* To be done:
Repeat each line exactly as it is written.

— START —

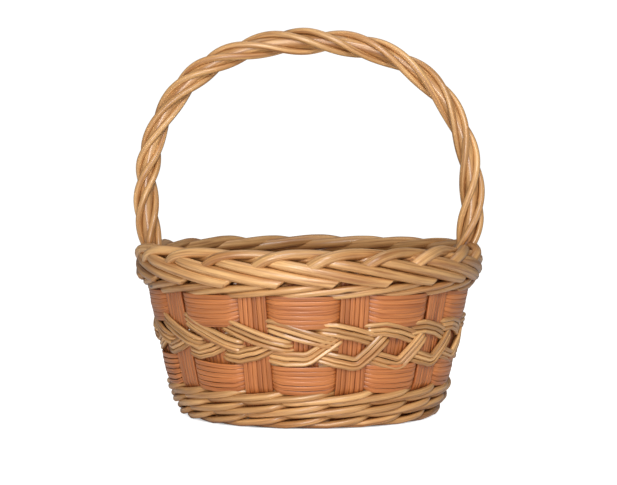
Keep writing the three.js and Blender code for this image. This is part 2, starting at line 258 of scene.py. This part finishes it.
def varnished_wood(name, light, middle, dark, knot, streak=520, gloss=0.36):
    """Wood under a thin satin varnish, with streaks along the grain, cloudy patches, a few small knots, and
    painted shade that darkens the wood where the rods touch."""
    wood = bpy.data.materials.new(name)
    wood.use_nodes = True
    nodes, links = wood.node_tree.nodes, wood.node_tree.links
    shader = nodes["Principled BSDF"]
    black, white = (0, 0, 0, 1), (1, 1, 1, 1)

    def along_grain(*scale):
        grain = nodes.new("ShaderNodeAttribute")
        grain.attribute_name = "grain"
        stretch = nodes.new("ShaderNodeMapping")
        stretch.inputs["Scale"].default_value = scale
        links.new(grain.outputs["Vector"], stretch.inputs["Vector"])
        return stretch.outputs["Vector"]

    def noise(vector):
        cloud = nodes.new("ShaderNodeTexNoise")
        cloud.inputs["Scale"].default_value = 1
        cloud.inputs["Detail"].default_value = 3
        cloud.inputs["Roughness"].default_value = 0.6
        links.new(vector, cloud.inputs["Vector"])
        return cloud.outputs["Fac"]

    def ramp(factor, *stops):
        band = nodes.new("ShaderNodeValToRGB")
        while len(band.color_ramp.elements) < len(stops):
            band.color_ramp.elements.new(0.5)
        for element, (place, colour) in zip(band.color_ramp.elements, stops):
            element.position = place
            element.color = colour
        links.new(factor, band.inputs["Fac"])
        return band.outputs["Color"]

    def blend(kind, share, under, over):
        mix = nodes.new("ShaderNodeMix")
        mix.data_type = "RGBA"
        mix.blend_type = kind
        sockets = mix.inputs["Factor"], mix.inputs[6], mix.inputs[7]
        for value, socket in zip((share, under, over), sockets):
            if isinstance(value, bpy.types.NodeSocket):
                links.new(value, socket)
            else:
                socket.default_value = value
        return mix.outputs[2]

    streaks = noise(along_grain(16, streak, streak))
    clouds = noise(along_grain(9, 60, 60))
    colour = ramp(clouds, (0.3, middle), (0.5, light), (0.72, middle))
    streaked = ramp(streaks, (0.4, black), (0.72, (0.85, 0.85, 0.85, 1)))
    colour = blend("MIX", streaked, colour, dark)

    tone = nodes.new("ShaderNodeAttribute")
    tone.attribute_name = "tone"
    toned = ramp(tone.outputs["Fac"], (0, (0.78, 0.72, 0.64, 1)), (1, (1.08, 1.06, 1.04, 1)))
    colour = blend("MULTIPLY", 1.0, colour, toned)

    spots = nodes.new("ShaderNodeTexVoronoi")
    spots.inputs["Scale"].default_value = 1
    links.new(along_grain(26, 110, 110), spots.inputs["Vector"])
    rare = nodes.new("ShaderNodeSeparateColor")
    links.new(spots.outputs["Color"], rare.inputs["Color"])
    few = nodes.new("ShaderNodeMath")
    few.operation = "GREATER_THAN"
    few.inputs[1].default_value = 0.8
    links.new(rare.outputs["Red"], few.inputs[0])
    marked = nodes.new("ShaderNodeMath")
    marked.operation = "MULTIPLY"
    links.new(ramp(spots.outputs["Distance"], (0.07, white), (0.19, black)), marked.inputs[0])
    links.new(few.outputs[0], marked.inputs[1])
    colour = blend("MIX", marked.outputs[0], colour, knot)

    # Painted shade: ambient occlusion darkens the colour to deep brown in the crevices where the rods touch.
    crevice_occlusion = nodes.new("ShaderNodeAmbientOcclusion")
    crevice_occlusion.samples = 6
    crevice_occlusion.inputs["Distance"].default_value = 0.007
    deepest_shade, light_shade = (0.36, 0.22, 0.12, 1), (0.82, 0.72, 0.6, 1)
    painted_crevice_shade = ramp(crevice_occlusion.outputs["AO"], (0.1, deepest_shade), (0.5, light_shade))
    unshaded = painted_crevice_shade.node.color_ramp.elements.new(0.85)
    unshaded.color = white
    links.new(blend("MULTIPLY", 1.0, colour, painted_crevice_shade), shader.inputs["Base Color"])

    rough = nodes.new("ShaderNodeMapRange")
    rough.inputs["To Min"].default_value = gloss - 0.06
    rough.inputs["To Max"].default_value = gloss + 0.14
    links.new(clouds, rough.inputs["Value"])
    links.new(rough.outputs["Result"], shader.inputs["Roughness"])
    raised = nodes.new("ShaderNodeBump")
    raised.inputs["Strength"].default_value = 0.16
    raised.inputs["Distance"].default_value = 0.0006
    links.new(streaks, raised.inputs["Height"])
    links.new(raised.outputs["Normal"], shader.inputs["Normal"])
    shader.inputs["Coat Weight"].default_value = 0.32
    shader.inputs["Coat Roughness"].default_value = 0.2
    return wood


buffed_rod = varnished_wood(
    "buffed_willow_rod",
    linear(226, 181, 124),
    linear(198, 143, 88),
    linear(140, 84, 40),
    linear(74, 40, 18),
)
stick_wood = varnished_wood(
    "base_stick_wood",
    linear(214, 160, 100),
    linear(198, 140, 82),
    linear(158, 100, 52),
    linear(80, 44, 20),
)

for order in range(4):
    place = order - 1.5
    spoke = math.radians(360 / SPOKES * place)
    tip_x, tip_y = STICK_REACH * math.cos(spoke), STICK_REACH * math.sin(spoke)
    across = STICK_STEP * place
    share = np.linspace(0, 3, STICK_POINTS)
    x = np.interp(share, range(4), [-tip_x, -CROSS_REACH, CROSS_REACH, tip_x])
    y = np.interp(share, range(4), [tip_y, across, across, tip_y])
    y = softened(y, np.ones(13))
    in_cross = np.abs(share - 1.5) < CROSS_SHARE
    for set_name, line_x, line_y, at_cross in (
        ("pierced", x, y, STICK_SLIT),
        ("through", -y, x, STICK_THROUGH),
    ):
        name = f"base_stick_{set_name}_{order + 1}"
        line = np.c_[line_x, line_y, np.full(STICK_POINTS, BASE_MIDDLE)]
        thickness = np.where(in_cross, at_cross, STICK)
        stick = lay_rod(name + "_round", line, thickness, stick_wood, 4)
        gather(name + "_round", [stick], name, finish="base_stick")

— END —

* Exercise answer:
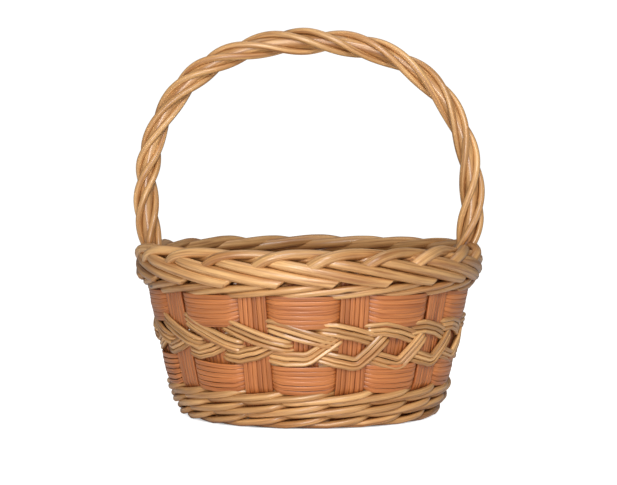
Keep writing the three.js and Blender code for this image. This is part 2, starting at line 258 of scene.py. This part finishes it.
def varnished_wood(name, light, middle, dark, knot, streak=520, gloss=0.36):
    """Wood under a thin satin varnish, with streaks along the grain, cloudy patches, a few small knots, and
    painted shade that darkens the wood where the rods touch."""
    wood = bpy.data.materials.new(name)
    wood.use_nodes = True
    nodes, links = wood.node_tree.nodes, wood.node_tree.links
    shader = nodes["Principled BSDF"]
    black, white = (0, 0, 0, 1), (1, 1, 1, 1)

    def along_grain(*scale):
        grain = nodes.new("ShaderNodeAttribute")
        grain.attribute_name = "grain"
        stretch = nodes.new("ShaderNodeMapping")
        stretch.inputs["Scale"].default_value = scale
        links.new(grain.outputs["Vector"], stretch.inputs["Vector"])
        return stretch.outputs["Vector"]

    def noise(vector):
        cloud = nodes.new("ShaderNodeTexNoise")
        cloud.inputs["Scale"].default_value = 1
        cloud.inputs["Detail"].default_value = 3
        cloud.inputs["Roughness"].default_value = 0.6
        links.new(vector, cloud.inputs["Vector"])
        return cloud.outputs["Fac"]

    def ramp(factor, *stops):
        band = nodes.new("ShaderNodeValToRGB")
        while len(band.color_ramp.elements) < len(stops):
            band.color_ramp.elements.new(0.5)
        for element, (place, colour) in zip(band.color_ramp.elements, stops):
            element.position = place
            element.color = colour
        links.new(factor, band.inputs["Fac"])
        return band.outputs["Color"]

    def blend(kind, share, under, over):
        mix = nodes.new("ShaderNodeMix")
        mix.data_type = "RGBA"
        mix.blend_type = kind
        sockets = mix.inputs["Factor"], mix.inputs[6], mix.inputs[7]
        for value, socket in zip((share, under, over), sockets):
            if isinstance(value, bpy.types.NodeSocket):
                links.new(value, socket)
            else:
                socket.default_value = value
        return mix.outputs[2]

    streaks = noise(along_grain(16, streak, streak))
    clouds = noise(along_grain(9, 60, 60))
    colour = ramp(clouds, (0.3, middle), (0.5, light), (0.72, middle))
    streaked = ramp(streaks, (0.4, black), (0.72, (0.85, 0.85, 0.85, 1)))
    colour = blend("MIX", streaked, colour, dark)

    tone = nodes.new("ShaderNodeAttribute")
    tone.attribute_name = "tone"
    toned = ramp(tone.outputs["Fac"], (0, (0.78, 0.72, 0.64, 1)), (1, (1.08, 1.06, 1.04, 1)))
    colour = blend("MULTIPLY", 1.0, colour, toned)

    spots = nodes.new("ShaderNodeTexVoronoi")
    spots.inputs["Scale"].default_value = 1
    links.new(along_grain(26, 110, 110), spots.inputs["Vector"])
    rare = nodes.new("ShaderNodeSeparateColor")
    links.new(spots.outputs["Color"], rare.inputs["Color"])
    few = nodes.new("ShaderNodeMath")
    few.operation = "GREATER_THAN"
    few.inputs[1].default_value = 0.8
    links.new(rare.outputs["Red"], few.inputs[0])
    marked = nodes.new("ShaderNodeMath")
    marked.operation = "MULTIPLY"
    links.new(ramp(spots.outputs["Distance"], (0.07, white), (0.19, black)), marked.inputs[0])
    links.new(few.outputs[0], marked.inputs[1])
    colour = blend("MIX", marked.outputs[0], colour, knot)

    # Painted shade: ambient occlusion darkens the colour to deep brown in the crevices where the rods touch.
    crevice_occlusion = nodes.new("ShaderNodeAmbientOcclusion")
    crevice_occlusion.samples = 6
    crevice_occlusion.inputs["Distance"].default_value = 0.007
    deepest_shade, light_shade = (0.36, 0.22, 0.12, 1), (0.82, 0.72, 0.6, 1)
    painted_crevice_shade = ramp(crevice_occlusion.outputs["AO"], (0.1, deepest_shade), (0.5, light_shade))
    unshaded = painted_crevice_shade.node.color_ramp.elements.new(0.85)
    unshaded.color = white
    links.new(blend("MULTIPLY", 1.0, colour, painted_crevice_shade), shader.inputs["Base Color"])

    rough = nodes.new("ShaderNodeMapRange")
    rough.inputs["To Min"].default_value = gloss - 0.06
    rough.inputs["To Max"].default_value = gloss + 0.14
    links.new(clouds, rough.inputs["Value"])
    links.new(rough.outputs["Result"], shader.inputs["Roughness"])
    raised = nodes.new("ShaderNodeBump")
    raised.inputs["Strength"].default_value = 0.16
    raised.inputs["Distance"].default_value = 0.0006
    links.new(streaks, raised.inputs["Height"])
    links.new(raised.outputs["Normal"], shader.inputs["Normal"])
    shader.inputs["Coat Weight"].default_value = 0.32
    shader.inputs["Coat Roughness"].default_value = 0.2
    return wood


buffed_rod = varnished_wood(
    "buffed_willow_rod",
    linear(226, 181, 124),
    linear(198, 143, 88),
    linear(140, 84, 40),
    linear(74, 40, 18),
)
stick_wood = varnished_wood(
    "base_stick_wood",
    linear(214, 160, 100),
    linear(198, 140, 82),
    linear(158, 100, 52),
    linear(80, 44, 20),
)

for order in range(4):
    place = order - 1.5
    spoke = math.radians(360 / SPOKES * place)
    tip_x, tip_y = STICK_REACH * math.cos(spoke), STICK_REACH * math.sin(spoke)
    across = STICK_STEP * place
    share = np.linspace(0, 3, STICK_POINTS)
    x = np.interp(share, range(4), [-tip_x, -CROSS_REACH, CROSS_REACH, tip_x])
    y = np.interp(share, range(4), [tip_y, across, across, tip_y])
    y = softened(y, np.ones(13))
    in_cross = np.abs(share - 1.5) < CROSS_SHARE
    for set_name, line_x, line_y, at_cross in (
        ("pierced", x, y, STICK_SLIT),
        ("through", -y, x, STICK_THROUGH),
    ):
        name = f"base_stick_{set_name}_{order + 1}"
        line = np.c_[line_x, line_y, np.full(STICK_POINTS, BASE_MIDDLE)]
        thickness = np.where(in_cross, at_cross, STICK)
        stick = lay_rod(name + "_round", line, thickness, stick_wood, 4)
        gather(name + "_round", [stick], name, finish="base_stick")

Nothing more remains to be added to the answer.